Secondly, in complete contrast to the above, we can’t actually afford what I would like.  Whilst my pretence at socialist ideals suggests I’d be happy in a one-bed council flat, because that’s all we technically need, in reality I want an SE4 Victorian or Georgian five bedroom townhouse replete with original features, an expansive lawn and fireplaces in every room.  Alas, a million pounds we do not have, fortunately for my soul, but being somewhere in-between two bed prettiness and bigger 1930s terraces is creating tough decisions and they’re almost to big for logic, the amounts of money involved too huge for rationality so we’re forced to be governed by our hearts.  We’re highly unlikely to find the stuff of our dreams and so with every property we weigh the pros and cons and if the former smother the later, we gee ourselves up into getting excited by it, flaws and all.  We’re evangelical about the good points and brush the failings aside to manipulate our hearts into that emotional rush and convince ourselves that a lifetime of debt won’t be so hard.

And then something goes wrong and we don’t get to buy it after all.  False heartbreak still knocks the breath out of you.

On Saturday, in-between further property wooing, we took to the streets in protest.  Following South London Healthcare’s financial implosion last year, advisors have submitted their recommendations to Jeremy Hunt, the new Health Secretary and former Murdoch lapdog.  A minister who has described his proudest achievement as an MP to be “saving his local A&E”, Hunt’s specialism seems to be looking after himself.  The proposals suggest breaking up SLH, which was only formed in 2010, back into separate hospitals and giving them to other, nearby NHS Trusts to manage.  Lewisham Hospital will take over the running of Woolwich Hospital, although to do so it must close its own A&E facility (which only opened last year following a £9million refit) and alongside it dependant services like the highly regarded maternity unit.

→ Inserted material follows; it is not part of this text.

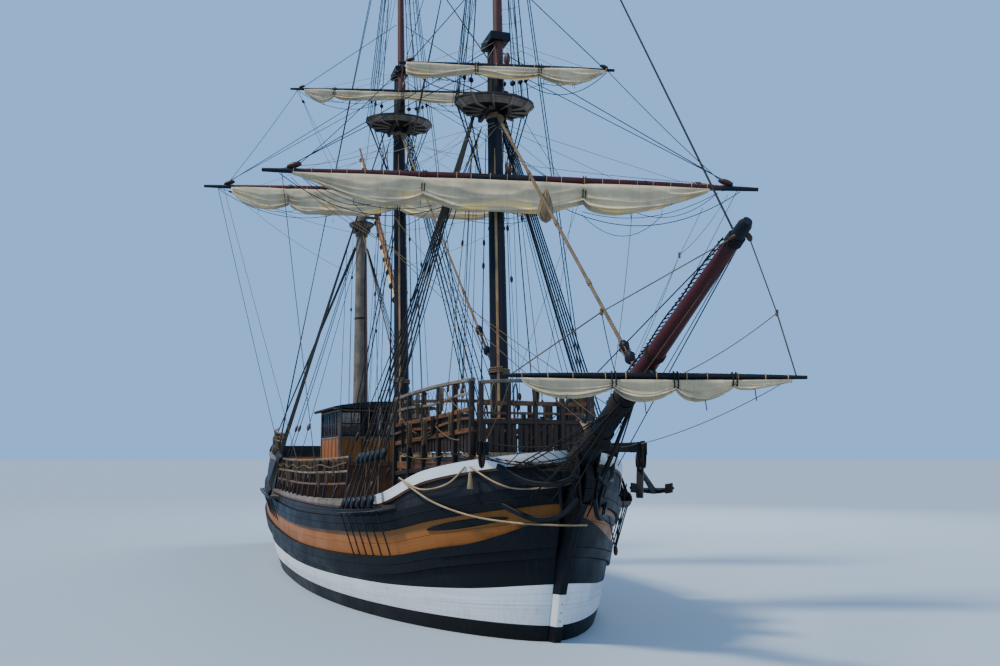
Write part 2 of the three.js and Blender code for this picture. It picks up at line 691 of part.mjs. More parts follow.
function bowspritFrame(x) {
  const { heel, tip } = BOWSPRIT;
  const slope = (tip[2] - heel[2]) / (tip[0] - heel[0]);
  return new THREE.Matrix4().makeTranslation(x, 0, heel[2] + (x - heel[0]) * slope)
    .multiply(new THREE.Matrix4().makeRotationY(-Math.atan(slope)));
}

// How far the yard's middle lies below the bowsprit's axis.
const spritDrop = () => bowspritRadius(SPRITSAIL.x - 50) + GAP + SPRITSAIL.saddle
  + SPRITSAIL.mid;

// The yard and its sail hang level, though the bowsprit they turn about is steep.
function spritMatrix() {
  const middle = vec(0, 0, -spritDrop()).applyMatrix4(bowspritFrame(SPRITSAIL.x));
  return new THREE.Matrix4().makeTranslation(middle)
    .multiply(new THREE.Matrix4().makeRotationZ(-BRACE))
    .multiply(new THREE.Matrix4().makeRotationX(-THREE.MathUtils.degToRad(SPRITSAIL.tilt)));
}

// The bowsprit's radius at a place.
function bowspritRadius(x) {
  const { heel, tip, heelRadius, bendRadius, tipRadius } = BOWSPRIT;
  const share = (x - heel[0]) / (tip[0] - heel[0]);
  return share < 0.35 ? THREE.MathUtils.lerp(heelRadius, bendRadius, share / 0.35)
    : THREE.MathUtils.lerp(bendRadius, tipRadius, (share - 0.35) / 0.65);
}

function spritYardSolid() {
  const saddle = spar(vec(0, 0, -spritDrop()), vec(0, 0, SPRITSAIL.saddle + SPRITSAIL.mid
    - spritDrop()), [[0, 55], [1, 55]], 16, vec(1, 0, 0));
  return fuse([yardSpar(SPRITSAIL).applyMatrix4(spritMatrix()),
    saddle.applyMatrix4(bowspritFrame(SPRITSAIL.x))]);
}

const spritsailSolid = () => bunt(SPRITSAIL).applyMatrix4(spritMatrix());

// Lateen yard on the mizzen's port side, in the fore and aft plane, its sail furled along it.

function lateenEnds() {
  const { low, peak, side } = LATEEN;
  return [vec(low[0], side, low[1]), vec(peak[0], side, peak[1])];
}

function lateenYardSolid() {
  const [low, peak] = lateenEnds();
  const pole = spar(low, peak, [[0, 60], [0.35, 105], [0.6, 100], [1, 40]], 12);
  const middle = low.clone().lerp(peak, LATEEN.slung);
  const radius = mastRadius('mizzen', middle.z);
  const saddle = block(middle.x - 40, middle.x + 70, radius + GAP, LATEEN.side,
    middle.z, middle.z + 90);
  return fuse([pole, saddle]);
}

function lateenSailSolid() {
  const [low, peak] = lateenEnds();
  const way = peak.clone().sub(low).normalize();
  const under = new THREE.Vector3().crossVectors(vec(0, 1, 0), way).normalize();
  if (under.z > 0) under.negate();
  const rings = [0.06, 0.12, 0.3, 0.5, 0.7, 0.88, 0.95].map((share, i) => {
    const size = [0.3, 0.7, 1, 1, 0.85, 0.6, 0.3][i];
    const centre = low.clone().lerp(peak, share);
    const sag = 105 + GAP;
    return [[-0.3, 0], [0.3, 0], [0.9, 0.5], [0.8, 1.2], [0, 1.5], [-0.8, 1.2], [-0.9, 0.5]].map(
      ([y, down]) => centre.clone().addScaledVector(under, sag + down * 150 * size)
        .add(vec(0, y * 130 * size, 0)));
  });
  return loft(rings);
}

// Stays, with the collar at each end that goes round what holds it

const COLLAR = 55;                 // half the height of a collar

function collarOn(matrix, radius, z) {
  const [hole, wall, height] = [radius + GAP, 60, 2 * COLLAR];
  const profile = [[hole, 0], [radius + wall, 0], [radius + wall, height], [hole, height],
    [hole, 0]];
  const ring = new THREE.LatheGeometry(profile.map(([r, h]) => new THREE.Vector2(r, h)), SIDES);
  return ring.rotateX(Math.PI / 2).rotateZ(Math.PI / 2).translate(0, 0, z - height / 2)
    .applyMatrix4(matrix);
}

// A point on a mast's own frame: forward of its axis, at a height.
const mastPoint = (name, forward, z) => vec(forward, 0, onMast(name, z))
  .applyMatrix4(mastMatrix(name));

// The bowsprit's frame stood on end, so that a collar goes round it.
const roundBowsprit = (x) => bowspritFrame(x)
  .multiply(new THREE.Matrix4().makeRotationY(Math.PI / 2));
const bowspritPoint = (x, up) => vec(0, 0, up).applyMatrix4(bowspritFrame(x));

function staySolid(top, bottom, radius, collars) {
  return fuse([spar(top, bottom, [[0, radius], [1, radius]], 8), ...collars]);
}

function mainStaySolid() {
  const [high, low] = [14250, 5450];
  const [r1, r2] = [mastRadius('main', high - COLLAR), mastRadius('fore', low - COLLAR)];
  const top = mastPoint('main', r1 + 37, high);
  const bottom = mastPoint('fore', -r2 - 42, low);
  const heartAt = top.clone().lerp(bottom, 0.905);
  const heart = spar(top.clone().lerp(bottom, 0.87), top.clone().lerp(bottom, 0.94),
    [[0, 60], [0.2, 150], [0.6, 190], [0.9, 130], [1, 60]], 10);
  heart.translate(-heartAt.x, 0, -heartAt.z).scale(1, 0.7, 1).translate(heartAt.x, 0, heartAt.z);
  return staySolid(top, bottom, 42, [heart,
    collarOn(mastMatrix('main'), r1, onMast('main', high)),
    collarOn(mastMatrix('fore'), r2, onMast('fore', low))]);
}

function foreStaySolid() {
  const [high, x] = [11560, 15550];
  const [r1, r2] = [mastRadius('fore', high - COLLAR), bowspritRadius(x - COLLAR)];
  const top = mastPoint('fore', r1 + 34, high);
  const bottom = bowspritPoint(x, r2 + 34);
  const heart = spar(top.clone().lerp(bottom, 0.94), top.clone().lerp(bottom, 0.975),
    [[0, 60], [0.3, 150], [0.8, 120], [1, 60]], 10);
  return staySolid(top, bottom, 42, [heart,
    collarOn(mastMatrix('fore'), r1, onMast('fore', high)),
    collarOn(roundBowsprit(x), r2, 0)]);
}

function mizzenStaySolid() {
  const [high, low] = [12200, 5900];
  const [r1, r2] = [mastRadius('mizzen', high - COLLAR), mastRadius('main', low - COLLAR)];
  return staySolid(mastPoint('mizzen', r1 + 28, high), mastPoint('main', -r2 - 29, low), 25, [
    collarOn(mastMatrix('mizzen').multiply(new THREE.Matrix4().makeRotationZ(Math.PI / 2)), r1,
      onMast('mizzen', high)),
    collarOn(mastMatrix('main'), r2, onMast('main', low))]);
}

// The topmast stays' ends are hollowed to the spars that they lie against.
function foreTopmastStaySolid() {
  const [high, x, radius] = [21500, 18560, 22];
  const tube = spar(mastPoint('fore', MASTS.fore.ahead, high), bowspritPoint(x, 0),
    [[0, radius], [1, radius]], 8);
  return cut(tube, [topmastSolid('fore', GAP), bowspritSolid(GAP)]);
}

function mainTopmastStaySolid() {
  const [high, low, radius] = [21600, 13020, 20];
  const tube = spar(mastPoint('main', MASTS.main.ahead, high), mastPoint('fore', 0, low),
    [[0, radius], [1, radius]], 8);
  return cut(tube, [topmastSolid('main', GAP), lowerMast('fore', GAP)]);
}

// Catheads and anchors

const CATHEAD = { inner: [11000, 1180], outer: [12400, 1640], size: 200 };

function catheadSolid(sign) {
  const z = FORECASTLE_DECK + GAP + CATHEAD.size / 2;
  return beam(vec(CATHEAD.inner[0], sign * CATHEAD.inner[1], z),
    vec(CATHEAD.outer[0], sign * CATHEAD.outer[1], z), CATHEAD.size, CATHEAD.size);
}

// The port anchor, hung by its ring from the cathead and stowed with its shank aft along the
// side. In its own frame the ring's top is at zero and the shank runs down.
function anchorSolid() {
  const [ringSize, shank, arm, stock, sink] = [130, 2250, 520, 560, 0.25];
  const ring = new THREE.TorusGeometry(ringSize, 26, 8, 20).rotateX(Math.PI / 2)
    .translate(0, 0, -ringSize - 26);
  const stem = spar(vec(0, 0, 0), vec(-shank, 0, 0), [[0, 42], [1, 70]], 8);
  const arc = Array.from({ length: 9 }, (_, i) => THREE.MathUtils.degToRad(
    THREE.MathUtils.lerp(-62, 62, i / 8)));
  const arms = loft(arc.map((angle) => {
    const size = 70 - 34 * Math.abs(angle);
    const at = (r, z) => vec(-shank + arm - r * Math.cos(angle), r * Math.sin(angle), z);
    return [at(arm + size, 0), at(arm, size), at(arm - size, 0), at(arm, -size)];
  }));
  const palms = [-1, 1].map((side) => {
    const angle = THREE.MathUtils.degToRad(52);
    return new THREE.BoxGeometry(200, 40, 200).rotateZ(side * angle)
      .translate(-shank + arm * (1 - Math.cos(angle)) + 50, side * (arm - 60) * Math.sin(angle), 0);
  });
  const bar = beam(vec(-330, 0, -stock), vec(-330, 1, stock), 120, 130);
  const along = Math.atan2(1420, -2000) - Math.PI;
  const bottom = FORECASTLE_DECK;
  const stowed = [stem, arms, ...palms, bar].map((piece) => piece.rotateY(-sink).rotateZ(along)
    .translate(0, 0, -2 * ringSize));
  return fuse([...stowed, ring.rotateZ(along)]).translate(CATHEAD.outer[0] - 110,
    CATHEAD.outer[1] - 40, bottom);
}

// Head rails from the bow to the knee's tip
function headRailSolid(sign) {
  const paths = [
    [[12000, 1200, 3340], [12650, 870, 3060], [13150, 500, 3020], [13520, 150, 3190]],
    [[11900, 1080, 2600], [12550, 720, 2380], [13050, 380, 2440], [13420, 150, 2780]],
  ];
  const rail = (path, size) => loft(path.map(([x, y, z]) => [
    vec(x, sign * (y - size / 2), z - size / 2), vec(x, sign * (y + size / 2), z - size / 2),
    vec(x, sign * (y + size / 2), z + size / 2), vec(x, sign * (y - size / 2), z + size / 2)]));
  const timbers = [1, 2].map((i) => beam(vec(paths[0][i][0], sign * paths[0][i][1], paths[0][i][2]),
    vec(paths[1][i][0], sign * paths[1][i][1], paths[1][i][2]), 90, 90));
  return cut(fuse([rail(paths[0], 110), rail(paths[1], 100), ...timbers]),
    [form(CAP_WIDTH / 2), stemGrown()]);
}

function stemGrown() {
  return plate([[11500, 0], [11500, 3700], [13800, 3700], [13800, 0]], STEM_HALF + GAP);
}

// Putting the ship together

const OCHRE = 0xa8692f;
const DARK_GREY = 0x2c2c33;
const WHITE = 0xc9ced8;
const TIMBER = 0x6b4428;
const CANVAS = 0xcdbf9f;
const ROPE = 0xa8906c;
const TOPMAST = 0x5e2a26;
const PINE = 0x9a7750;
const IRON = 0x1a1b1d;
const SIDES_OF = [['starboard', -1], ['port', 1]];

place('hull', hullSolid(), BLACK);
place('backbone', backboneSolid(), BLACK);
place('rudder', rudderSolid(), BLACK);
const bowHole = bowspritSolid(GAP);
for (const [side, sign] of SIDES_OF) {
  place(`bulwark_${side}`, cut(bulwarkSolid(sign, QUARTERDECK_FRONT + GAP, 13600, MAIN_DECK,
    WAIST_RAIL), [bowHole, stemGrown()]), DARK_GREY);
  place(`quarter_bulwark_${side}`, bulwarkSolid(sign, -15000, QUARTERDECK_FRONT, QUARTERDECK,
    QUARTER_RAIL), DARK_GREY);
  place(`main_wale_${side}`, waleSolid(sign, 2, 190), BLACK);
  place(`upper_wale_${side}`, waleSolid(sign, 1, 170), BLACK);
  place(`fore_channel_${side}`, channelSolid(sign, 7300, 9250), BLACK);
  place(`main_channel_${side}`, channelSolid(sign, -4700, -1300), BLACK);
  place(`head_rail_${side}`, headRailSolid(sign), BLACK);
  place(`cathead_${side}`, catheadSolid(sign), BLACK);
  place(`forecastle_frame_${side}`, sideFrameSolid(sign), TIMBER);
}
place('anchor', anchorSolid(), IRON, 0.7, 0.6);
place('forecastle_deck', forecastleDeckSolid(), TIMBER);
place('forecastle_rail_aft', breastRailSolid(7480, 1900, 4780, 6), TIMBER);
place('forecastle_rail_fore', breastRailSolid(10860, 1180, 5020, 5), TIMBER);
place('cabin', cabinSolid(), OCHRE);
place('main_hatch', hatchSolid(), TIMBER);
place('capstan', capstanSolid(), TIMBER);
place('fore_bitts', bittsSolid(), TIMBER);

place('foremast', lowerMast('fore'), SPAR_BLACK);
place('mainmast', lowerMast('main'), SPAR_BLACK);
place('mizzenmast', lowerMast('mizzen'), PINE);
for (const name of ['fore', 'main', 'mizzen']) place(`${name}_top`, topSolid(name), SPAR_BLACK);
for (const name of ['fore', 'main']) {
  place(`${name}_cap`, capSolid(name), SPAR_BLACK);
  place(`${name}_topmast`, topmastSolid(name), TOPMAST);
}
place('bowsprit', bowspritSolid(), TOPMAST);

for (const [name, yard] of Object.entries(YARDS)) {
  place(`${name}_yard`, yardSolid(yard), TOPMAST);
  place(`${name}_sail`, sailSolid(yard), CANVAS, 0.9);
}
place('spritsail_yard', spritYardSolid(), SPAR_BLACK);
place('spritsail_sail', spritsailSolid(), CANVAS, 0.9);
place('lateen_yard', lateenYardSolid(), PINE);
place('lateen_sail', lateenSailSolid(), CANVAS, 0.9);

place('main_stay', mainStaySolid(), ROPE, 0.9);
place('fore_stay', foreStaySolid(), ROPE, 0.9);
place('mizzen_stay', mizzenStaySolid(), ROPE, 0.9);
place('fore_topmast_stay', foreTopmastStaySolid(), ROPE, 0.9);
place('main_topmast_stay', mainTopmastStaySolid(), ROPE, 0.9);

export default ship;
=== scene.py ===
"""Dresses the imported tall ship: planking and paint, spars, sails and rigging, and its stage."""
import math
import random

import bpy
from bpy.props import FloatProperty, FloatVectorProperty, IntProperty, PointerProperty
from mathutils import Matrix, Vector, noise


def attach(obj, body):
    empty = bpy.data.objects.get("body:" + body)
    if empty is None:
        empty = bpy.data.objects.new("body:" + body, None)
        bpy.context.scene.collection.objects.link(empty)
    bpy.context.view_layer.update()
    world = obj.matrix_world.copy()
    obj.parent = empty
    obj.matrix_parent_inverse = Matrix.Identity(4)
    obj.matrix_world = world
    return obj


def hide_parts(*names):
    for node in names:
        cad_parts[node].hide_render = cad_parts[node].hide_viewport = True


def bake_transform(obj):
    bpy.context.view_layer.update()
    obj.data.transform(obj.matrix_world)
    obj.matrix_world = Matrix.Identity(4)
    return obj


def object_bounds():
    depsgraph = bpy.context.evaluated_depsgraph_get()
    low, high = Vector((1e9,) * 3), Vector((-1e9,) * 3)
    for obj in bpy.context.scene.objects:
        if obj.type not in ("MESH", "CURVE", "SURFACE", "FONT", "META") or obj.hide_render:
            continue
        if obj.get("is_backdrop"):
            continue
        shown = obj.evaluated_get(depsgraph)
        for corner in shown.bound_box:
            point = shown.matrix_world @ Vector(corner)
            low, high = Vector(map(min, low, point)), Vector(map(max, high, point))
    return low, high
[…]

This is, by necessity of brevity, a condensation of the arguments and I recommend you toread the information yourself to make a decision, but essentially it reads like this:  functioning, financially stable Trust bails out neighbour at the cost of local services.

Lewisham management supports the merger, despite the risk of going down with the sinking ship, but not the cutting of service provision.  Depending on who you listen to, the numbers either make sense or they don’t.  Stats, you can make them say what you like.  Clinical leads suggest that it will lead to reduced provision for the local populace, which it almost certainly will, given that Woolwich is an hour away by a sequence of unreliable buses, but from our side of Lewisham you could always self-present to King’s in Camberwell and besides the national Medical Director, Sir Bruce Keogh, disagrees. 

It doesn’t really matter.  The point is, it just feels wrong.  It’s an emotional reaction, an – in many ways – irrational reaction but easily justifiable.  After all, there’s nothing more human than being concern about our health, is there?  And 25,000 other people thought so too as we tooted and whistled and brandished banners in the cool, bright afternoon air heading from Lewisham centre to Mountsfield Park.  Local children wore labels declaring them to be a Lewisham baby – some of the last.  It’s an emotive issue; it can’t help but be otherwise.  Hunt, however, appears immune to the human factor.  He rises above it, accepts the recommendations and passes them to the watchdog for approval and implementation.  With some minor tweaks the proposal will go through and thousands of people – me included – will fail to grasp or even care about the logic behind it because we all trust our heart above everything else.